Stored data:
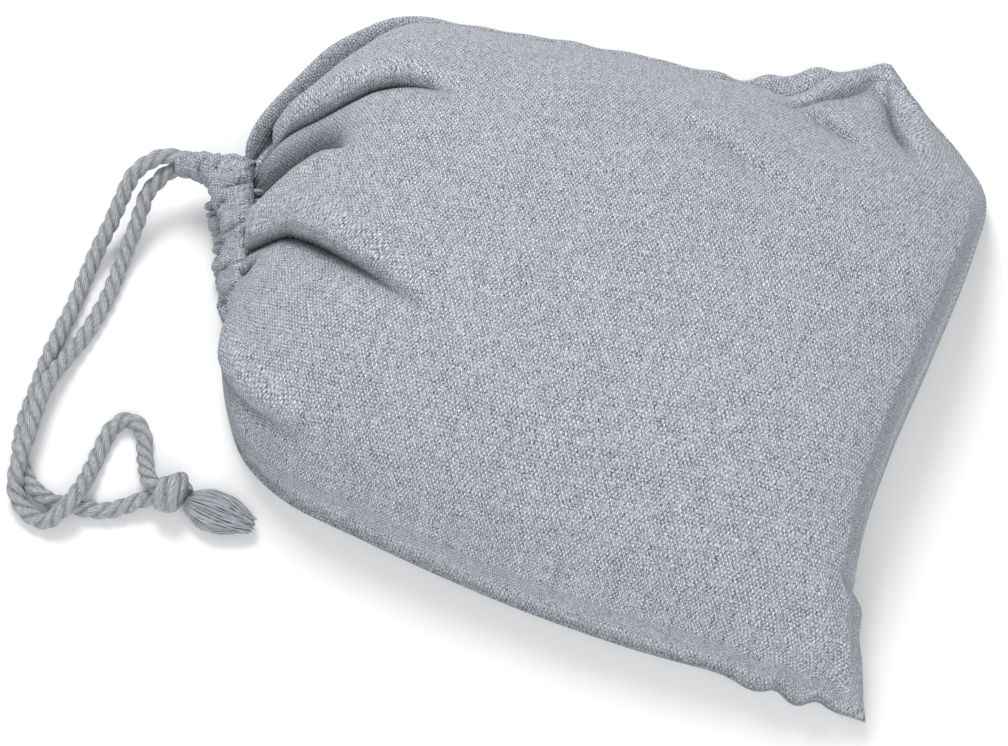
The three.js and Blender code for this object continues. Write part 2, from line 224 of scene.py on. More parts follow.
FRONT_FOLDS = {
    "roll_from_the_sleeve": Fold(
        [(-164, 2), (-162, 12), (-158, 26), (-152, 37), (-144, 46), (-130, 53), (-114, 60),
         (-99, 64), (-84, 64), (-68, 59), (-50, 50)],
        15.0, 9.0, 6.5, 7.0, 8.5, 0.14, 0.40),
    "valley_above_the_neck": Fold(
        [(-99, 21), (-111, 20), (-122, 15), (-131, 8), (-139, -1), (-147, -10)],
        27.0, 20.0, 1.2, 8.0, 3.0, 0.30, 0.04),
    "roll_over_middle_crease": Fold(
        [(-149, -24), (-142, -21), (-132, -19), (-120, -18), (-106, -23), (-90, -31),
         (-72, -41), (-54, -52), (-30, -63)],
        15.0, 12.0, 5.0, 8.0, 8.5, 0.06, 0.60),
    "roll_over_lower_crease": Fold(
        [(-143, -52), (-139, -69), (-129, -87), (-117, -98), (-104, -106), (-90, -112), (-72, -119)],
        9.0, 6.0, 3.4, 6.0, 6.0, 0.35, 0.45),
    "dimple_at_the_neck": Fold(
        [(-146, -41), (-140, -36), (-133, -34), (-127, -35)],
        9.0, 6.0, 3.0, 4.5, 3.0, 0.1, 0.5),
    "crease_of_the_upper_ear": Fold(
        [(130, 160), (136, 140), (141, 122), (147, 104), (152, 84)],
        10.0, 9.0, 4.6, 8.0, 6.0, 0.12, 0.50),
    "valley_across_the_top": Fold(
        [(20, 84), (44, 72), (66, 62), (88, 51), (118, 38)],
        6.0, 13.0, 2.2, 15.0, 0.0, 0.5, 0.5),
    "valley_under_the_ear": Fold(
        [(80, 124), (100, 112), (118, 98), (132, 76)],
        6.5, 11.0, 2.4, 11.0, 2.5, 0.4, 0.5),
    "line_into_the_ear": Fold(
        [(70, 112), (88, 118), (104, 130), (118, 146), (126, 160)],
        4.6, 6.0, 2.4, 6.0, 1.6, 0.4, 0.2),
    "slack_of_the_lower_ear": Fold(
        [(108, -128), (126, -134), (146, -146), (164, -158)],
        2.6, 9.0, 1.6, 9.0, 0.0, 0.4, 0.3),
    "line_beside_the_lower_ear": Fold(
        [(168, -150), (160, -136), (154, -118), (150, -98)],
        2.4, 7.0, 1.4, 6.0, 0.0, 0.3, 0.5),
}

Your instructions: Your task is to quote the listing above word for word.

Response for this exercise:
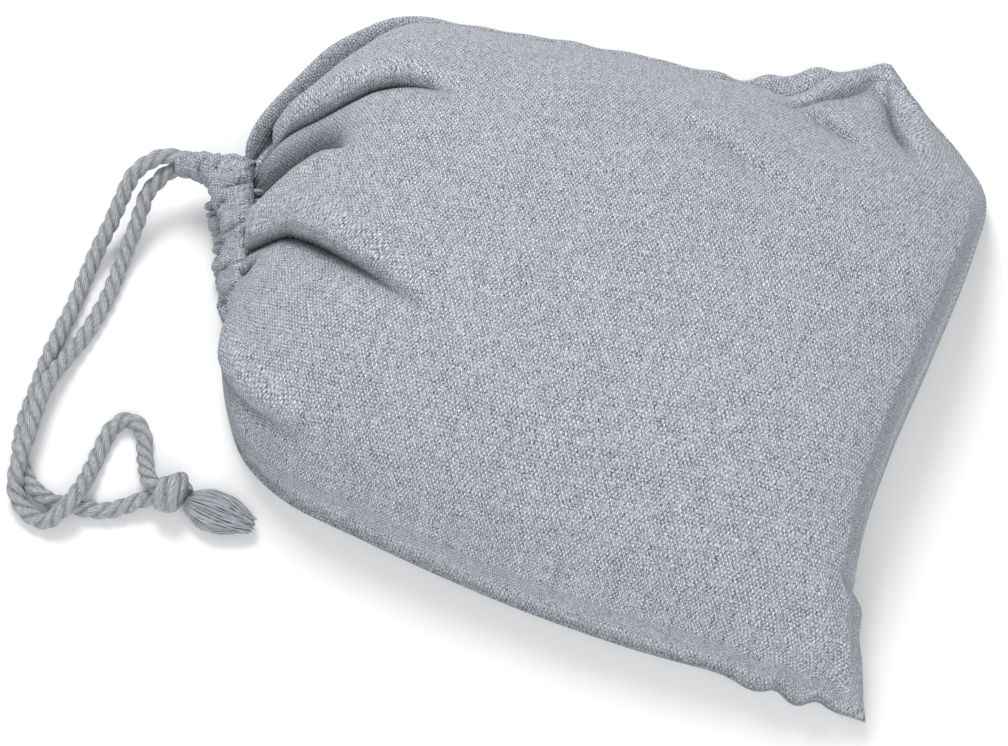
The three.js and Blender code for this object continues. Write part 2, from line 224 of scene.py on. More parts follow.
FRONT_FOLDS = {
    "roll_from_the_sleeve": Fold(
        [(-164, 2), (-162, 12), (-158, 26), (-152, 37), (-144, 46), (-130, 53), (-114, 60),
         (-99, 64), (-84, 64), (-68, 59), (-50, 50)],
        15.0, 9.0, 6.5, 7.0, 8.5, 0.14, 0.40),
    "valley_above_the_neck": Fold(
        [(-99, 21), (-111, 20), (-122, 15), (-131, 8), (-139, -1), (-147, -10)],
        27.0, 20.0, 1.2, 8.0, 3.0, 0.30, 0.04),
    "roll_over_middle_crease": Fold(
        [(-149, -24), (-142, -21), (-132, -19), (-120, -18), (-106, -23), (-90, -31),
         (-72, -41), (-54, -52), (-30, -63)],
        15.0, 12.0, 5.0, 8.0, 8.5, 0.06, 0.60),
    "roll_over_lower_crease": Fold(
        [(-143, -52), (-139, -69), (-129, -87), (-117, -98), (-104, -106), (-90, -112), (-72, -119)],
        9.0, 6.0, 3.4, 6.0, 6.0, 0.35, 0.45),
    "dimple_at_the_neck": Fold(
        [(-146, -41), (-140, -36), (-133, -34), (-127, -35)],
        9.0, 6.0, 3.0, 4.5, 3.0, 0.1, 0.5),
    "crease_of_the_upper_ear": Fold(
        [(130, 160), (136, 140), (141, 122), (147, 104), (152, 84)],
        10.0, 9.0, 4.6, 8.0, 6.0, 0.12, 0.50),
    "valley_across_the_top": Fold(
        [(20, 84), (44, 72), (66, 62), (88, 51), (118, 38)],
        6.0, 13.0, 2.2, 15.0, 0.0, 0.5, 0.5),
    "valley_under_the_ear": Fold(
        [(80, 124), (100, 112), (118, 98), (132, 76)],
        6.5, 11.0, 2.4, 11.0, 2.5, 0.4, 0.5),
    "line_into_the_ear": Fold(
        [(70, 112), (88, 118), (104, 130), (118, 146), (126, 160)],
        4.6, 6.0, 2.4, 6.0, 1.6, 0.4, 0.2),
    "slack_of_the_lower_ear": Fold(
        [(108, -128), (126, -134), (146, -146), (164, -158)],
        2.6, 9.0, 1.6, 9.0, 0.0, 0.4, 0.3),
    "line_beside_the_lower_ear": Fold(
        [(168, -150), (160, -136), (154, -118), (150, -98)],
        2.4, 7.0, 1.4, 6.0, 0.0, 0.3, 0.5),
}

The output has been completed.